Все осталось позади: родители, кот, друзья, опасные увлечения, привязанность, шесть месяцев взаперти. Три года назад я впервые попробовала на вкус другую жизнь, от которой сейчас отчаянно бежала. Если верить теории дверей, то сказав однажды «да», я открыла дверь, ведущую в подвал, сырой, холодный, темный, кишащий мышами и насекомыми, оставив светлый, пахнущий уютом, теплый дом. Сколько было их, после сказанного «да», вспомнить уже не смогу. Они приходили, жаловались на злых жен, слишком заботливых матерей, безразличных к ним детей-подростков, курили, глядя в потолок, как бы невзначай кидали деньги на тумбочку в прихожей и спешили домой к женам, детям и мамам. Они оставляли меня наедине с новой жизнью, в которую я проваливалась каждый раз как в пенную ванну горячей воды. Я проснулась утром спустя три года и ощутила острую необходимость сделать генеральную уборку в своей жизни. Методично очистила себя от мусора, а его было много, клиенты, наркотики, дилеры, привычки. Теперь все это осталось в том глухом подвале. Мама, провожая меня, даже не посмела поднять уставшие глаза, не смогла улыбнуться, она запретила себе надеяться на то, что когда-нибудь я стану похожей на дочерей ее подруг. И она была права – не стану, не захочу, не посмею и уже не смогу. Друзья отпустили меня равнодушно, разойдясь после того как тронулся поезд по своим норам и вычеркнув меня из жизни. Как будто у них есть список друзей с кем можно желать поговорить дождливым вечером, а теперь каждый из них провел в этом списке по моему имени черту – желать нельзя.  Все уходило за горизонт, кроме воспоминаний, мыслей, опыта, переживаний, они неизменно шли по моим следам, нагоняли, накрывали и окунали.
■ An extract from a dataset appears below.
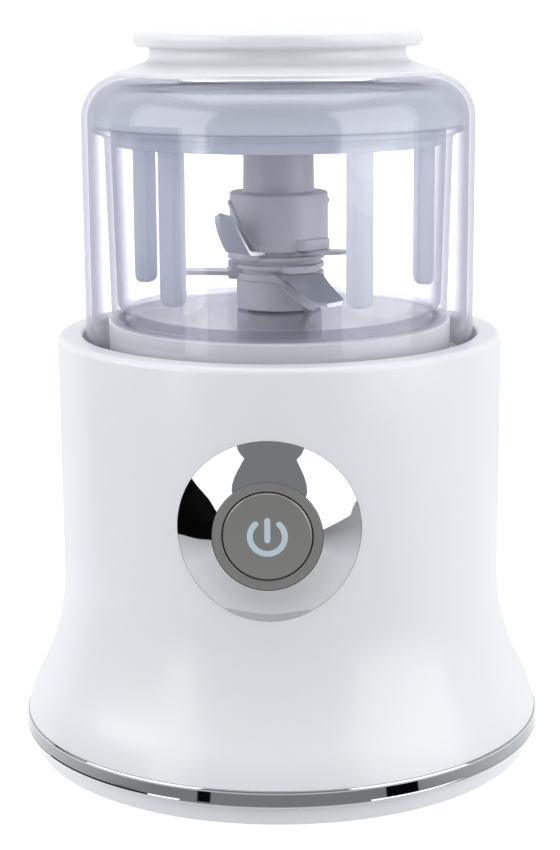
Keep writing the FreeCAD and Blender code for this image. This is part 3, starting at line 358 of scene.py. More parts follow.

Через три дня я приеду к бабушке, которая меня никогда не видела в город с красивым названием Биробиджан, а сейчас мне очень нужна своя песня, незатейливый мотив, при первых звуках которого измученная память очистится, уставшее тело преобразится. Ни звуки чужих людей, ни механические скрипы поезда не стали для меня спасением.
Ночью, когда я уже звенела от пустоты внутри, пошел дождь. Крупные капли монотонно стучали о железные стены и крышу нашего движущегося дома. Он врывался в приоткрытое окно, уговаривал меня забыть, рассказал о радуге, что ждет меня в будущем, об облаках, которые формой напоминают детские мечты, размывал мои очертания. Я плакала, впервые за последние три года внутри меня и снаружи был дождь. Тогда я перестала существовать, реальность заполнилась лишь красивой мелодией ночной стихии для маленькой бледной девочки.